You are now almost finished. But, before permanently marking point B, you check to make sure you haven’t missed a whole tape length somehow. You take your bicycle off of the rack and ride it around for a few minutes to warm up the tires. You place the bicycle’s front axle over the north endpoint and record a count of 12546. You then ride southward one 100 foot tape length (being careful to use a 100 ft interval rather than the 84 ft interval!), and stop with the front axle over the mark. You record a count of 12833. The difference, corresponding to one tape length, is 287 counts.

You now return to the northern endpoint (point A) and, pointing the bike southward again, note a counter reading of 13217 with the front axle over the mark. You ride the bicycle over the full calibration course, stopping with the front axle over the corrected southern endpoint. You record a count of 16036. The difference is 2819 counts.
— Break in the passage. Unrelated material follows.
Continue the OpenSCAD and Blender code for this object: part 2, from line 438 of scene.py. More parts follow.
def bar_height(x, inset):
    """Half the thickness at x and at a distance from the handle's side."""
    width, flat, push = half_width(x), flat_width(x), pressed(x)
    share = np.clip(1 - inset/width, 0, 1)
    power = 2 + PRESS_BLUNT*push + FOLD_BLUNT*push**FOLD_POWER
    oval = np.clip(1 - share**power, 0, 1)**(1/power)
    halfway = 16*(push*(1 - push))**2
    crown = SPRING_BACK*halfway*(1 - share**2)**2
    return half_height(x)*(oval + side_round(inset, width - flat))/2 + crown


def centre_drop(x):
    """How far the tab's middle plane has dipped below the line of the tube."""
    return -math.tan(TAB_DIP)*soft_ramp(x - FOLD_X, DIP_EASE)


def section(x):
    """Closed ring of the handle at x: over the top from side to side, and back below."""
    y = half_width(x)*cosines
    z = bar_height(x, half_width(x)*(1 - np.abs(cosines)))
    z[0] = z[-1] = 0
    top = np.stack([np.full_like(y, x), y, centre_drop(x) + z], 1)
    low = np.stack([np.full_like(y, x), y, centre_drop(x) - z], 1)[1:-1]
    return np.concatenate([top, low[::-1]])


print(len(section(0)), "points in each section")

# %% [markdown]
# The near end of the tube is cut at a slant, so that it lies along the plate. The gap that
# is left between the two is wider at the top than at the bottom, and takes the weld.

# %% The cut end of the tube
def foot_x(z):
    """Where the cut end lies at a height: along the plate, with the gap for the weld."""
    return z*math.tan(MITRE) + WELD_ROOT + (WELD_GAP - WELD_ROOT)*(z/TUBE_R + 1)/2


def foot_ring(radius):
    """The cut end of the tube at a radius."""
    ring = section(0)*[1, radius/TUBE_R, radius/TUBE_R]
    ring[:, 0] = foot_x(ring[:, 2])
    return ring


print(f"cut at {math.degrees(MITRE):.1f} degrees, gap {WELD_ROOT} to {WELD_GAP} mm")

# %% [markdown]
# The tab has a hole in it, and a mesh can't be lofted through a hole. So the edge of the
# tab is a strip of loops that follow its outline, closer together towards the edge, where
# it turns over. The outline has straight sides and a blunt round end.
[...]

Dividing the full course count of 2819 by the 100 ft count of 287 yields a course length of 9.82 tape lengths which, for such a rough check, is in excellent agreement with the intended course length of 9.8425 tape lengths.

Finally, you put a PK nail at the corrected endpoint (point B) of your 300 meter course. You thank Ralph and Susan and head home to fill out the forms necessary to obtain certification of your new calibration course.